Il est évident qu’une réduction globale des charges sociales, qui est une réduction du salaire indirect, reste une solution contre-révolutionnaire.
L’argument « libéral » et même, idéologiquement « ultra-libéral », visant à assimiler charges sociales et taxes, c’est ce qui a facilité et finalement amené la solution réactionnaire actuelle.
La « gauche militante » s’est donc trouvée incapable d’apporter la réponse immédiate évidente qui consistait à défendre globalement le salaire indirect, voire même l’augmenter, tout en en faisant porter le poids sur le capital financier, et en soulageant la pression relative sue les « petits patrons » pris à la gorge et qui étaient au départ le fer de lance des classes « moyennes » en révolte, dans ces circonstances.
Autrement dit, assortir la revendication d’augmentation réelle du SMIC d’une répartition nouvelle des charges, augmentant au prorata du nombre de salariés par entreprise, c’était un moyen de consolider la convergence des classes en lutte en leur trouvant même un intérêt commun, fut-il également « réformiste » et « provisoire »…

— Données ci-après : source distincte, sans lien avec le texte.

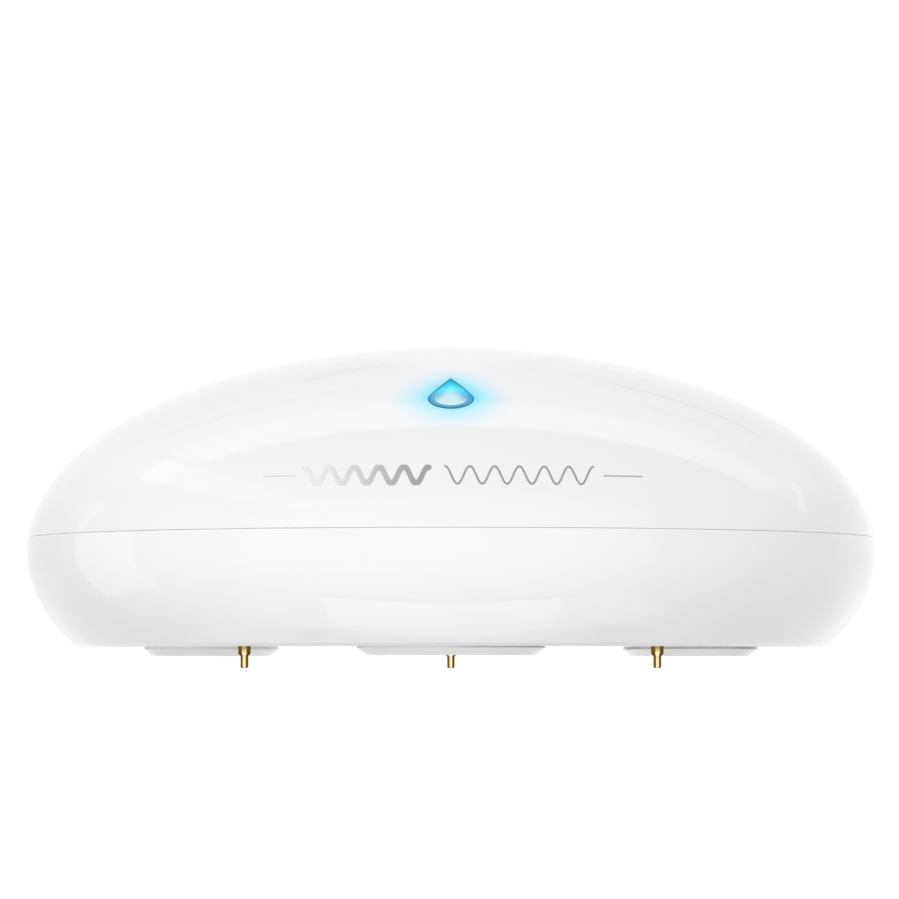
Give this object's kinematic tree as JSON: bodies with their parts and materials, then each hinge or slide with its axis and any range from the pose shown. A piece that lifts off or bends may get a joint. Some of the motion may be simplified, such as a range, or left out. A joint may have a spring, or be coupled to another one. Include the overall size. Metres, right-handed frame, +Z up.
{
  "type": "water leak sensor",
  "caption": "Pebble-shaped white leak sensor on low feet, with gold sprung probes beneath, a lit drop-shaped window and a twist-off cover.",
  "frame": {"origin": "centre of the footprint, level with the tips of the extended probes", "axes": "+Z up through the middle of the cover, -Y towards the drop-shaped window, +X to the right of it"},
  "size_m": [0.072, 0.072, 0.0272],
  "materials": {
    "white_shell": "polished",
    "seal_rubber": "satin",
    "blue_lens": "polished",
    "clear_guide": "polished",
    "foot_plastic": "satin",
    "gold": "polished",
    "spring_steel": "bright",
    "green_board": "satin",
    "steel_screws": "bright",
    "cell_can": "satin",
    "cell_sleeve": "gloss",
    "black_plastic": "matt",
    "nickel_strip": "bright",
    "led": "clear",
    "chip": "matt",
    "shield": "satin",
    "antenna_wire": "bright",
    "ceramic_chips": "matt",
    "button_cap": "satin",
    "buzzer_black": "satin",
    "buzzer_brass": "satin",
    "terminal_green": "satin"
  },
  "bodies": {
    "housing": {"lower_housing": "white_shell", "foot_pad_front": "foot_plastic", "foot_pad_left": "foot_plastic", "foot_pad_right": "foot_plastic", "probe_barrel_rear": "gold", "probe_barrel_left": "gold", "probe_barrel_right": "gold", "probe_spring_rear": "spring_steel", "probe_spring_left": "spring_steel", "probe_spring_right": "spring_steel", "main_board": "green_board", "board_screws": "steel_screws", "battery_cell": "cell_can", "battery_cap": "cell_can", "battery_sleeve": "cell_sleeve", "battery_holder": "black_plastic", "battery_contact_positive": "nickel_strip", "battery_contact_negative": "nickel_strip", "status_led": "led", "microcontroller": "chip", "crystal": "nickel_strip", "radio_module": "shield", "antenna": "antenna_wire", "temperature_sensor": "chip", "tilt_sensor": "chip", "passive_components": "ceramic_chips", "tamper_button_base": "black_plastic", "buzzer_case": "buzzer_black", "buzzer_disc": "buzzer_brass", "terminal_block": "terminal_green", "terminal_screws": "steel_screws"},
    "seal": {"cover_seal": "seal_rubber"},
    "cover": {"top_cover": "white_shell", "indicator_lens": "blue_lens", "light_guide": "clear_guide"},
    "tamper_button": {"tamper_button_cap": "button_cap"},
    "probe_rear": {"probe_plunger_rear": "gold"},
    "probe_left": {"probe_plunger_left": "gold"},
    "probe_right": {"probe_plunger_right": "gold"}
  },
  "joints": [
    {"name": "cover_rise", "type": "slide", "parent": "housing", "child": "seal", "axis": [0, 0, 1], "range_m": [0, 0.018]},
    {"name": "cover_twist", "type": "hinge", "parent": "seal", "child": "cover", "pos_m": [0, 0, 0.011], "axis": [0, 0, 1], "range_deg": [0, 360]},
    {"name": "tamper_button_press", "type": "slide", "parent": "housing", "child": "tamper_button", "axis": [0, 0, -1], "range_m": [0, 0.0003], "stiffness_N_per_m": 2000, "springref_m": -0.0003},
    {"name": "probe_rear_press", "type": "slide", "parent": "housing", "child": "probe_rear", "axis": [0, 0, 1], "range_m": [0, 0.00104], "stiffness_N_per_m": 60, "springref_m": -0.0007, "deforming": ["probe_spring_rear"]},
    {"name": "probe_left_press", "type": "slide", "parent": "housing", "child": "probe_left", "axis": [0, 0, 1], "range_m": [0, 0.00104], "stiffness_N_per_m": 60, "springref_m": -0.0007, "deforming": ["probe_spring_left"]},
    {"name": "probe_right_press", "type": "slide", "parent": "housing", "child": "probe_right", "axis": [0, 0, 1], "range_m": [0, 0.00104], "stiffness_N_per_m": 60, "springref_m": -0.0007, "deforming": ["probe_spring_right"]}
  ],
  "couplings": [
    {"joint": "cover_rise", "follows": "cover_twist", "m_per_rad": 0.0028648}
  ]
}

Du moins aurait-il permis de conserver, voire même, d’augmenter, la dynamique « spontanée » du mouvement GJ et de commencer à mettre en cause la responsabilité du capital financier, tout en le visant au portefeuille.
Parallèlement, avancer sur une alternative répondant au souci exprimé de remettre concrètement et littéralement la valeur-travail au centre du débat social, cela devenait une possibilité, à condition que la volonté politique de construire réellement une alternative politique anticapitaliste existe, ce qui, effectivement, ne semble pas être le cas actuellement.